32. In Prem Chand Vijay Kumar v. Yashpal Singh & Anr., 2005 (2) CTC
823 : , we may, however, notice that it was held that for securing
conviction under Negotiable Instruments Act, 1881 the
facts which are required to be proved are:
"(a) that the cheque was drawn for payment of an amount of money for
discharge of a debt/liability and the cheque was dishonoured;
(b) that the cheque was presented within the prescribed period;
(c) that the payment made a demand for payment of the money by giving a notice
in writing to the drawer within the stipulated period; and
(d) that the drawer failed to make the payment within 15 days of the receipt of
the notice."
33. For the purpose of proving the aforementioned ingredients of the offence
under Section 138 of the Act, the complainant-appellant was required to prove
the facts constituting the cause of action therefor none of which arose within
the jurisdiction of the Kerala High Court. It is, apt to mention that in Prem
Chand Vijay Kumar, (supra) this Court held that cause of action within the
meaning of Section 142(b) of the Act can arise only once.
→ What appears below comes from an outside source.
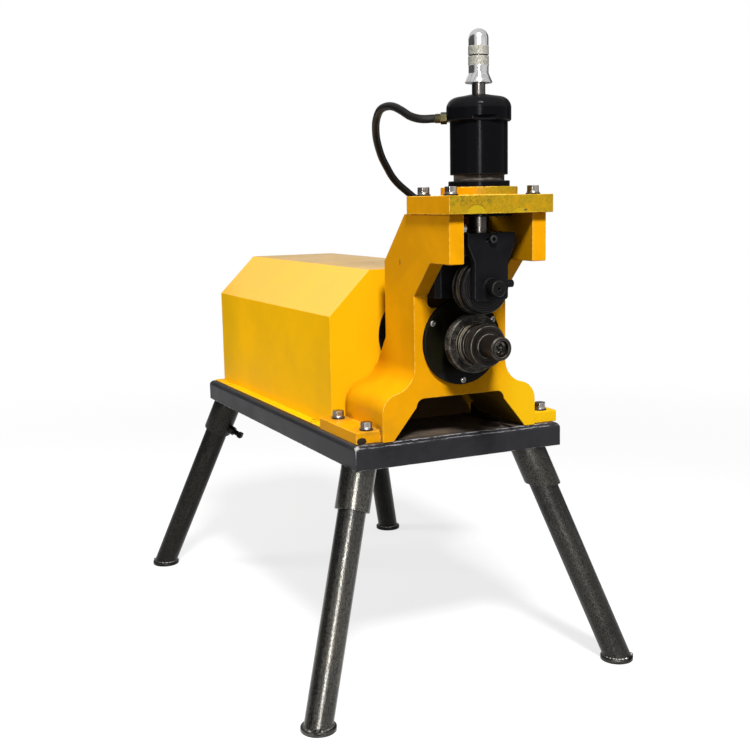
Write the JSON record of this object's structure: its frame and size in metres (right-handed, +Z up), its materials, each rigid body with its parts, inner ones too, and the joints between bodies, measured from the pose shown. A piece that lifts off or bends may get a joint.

35. For the reasons aforementioned, we are of the opinion that the Kerala High
Court had no jurisdiction to entertain the Writ Petition as no part of cause of
action arose within its jurisdiction.
36. For the foregoing reasons this appeal is allowed. The impugned Judgment and
order is set aside. Interim orders passed by the High Court shall stand vacated.
The respondent shall now appear before the Court concerned.
37. In the facts and circumstances of the case, appellants are entitled to
costs which is assessed at Rs. 10, 000.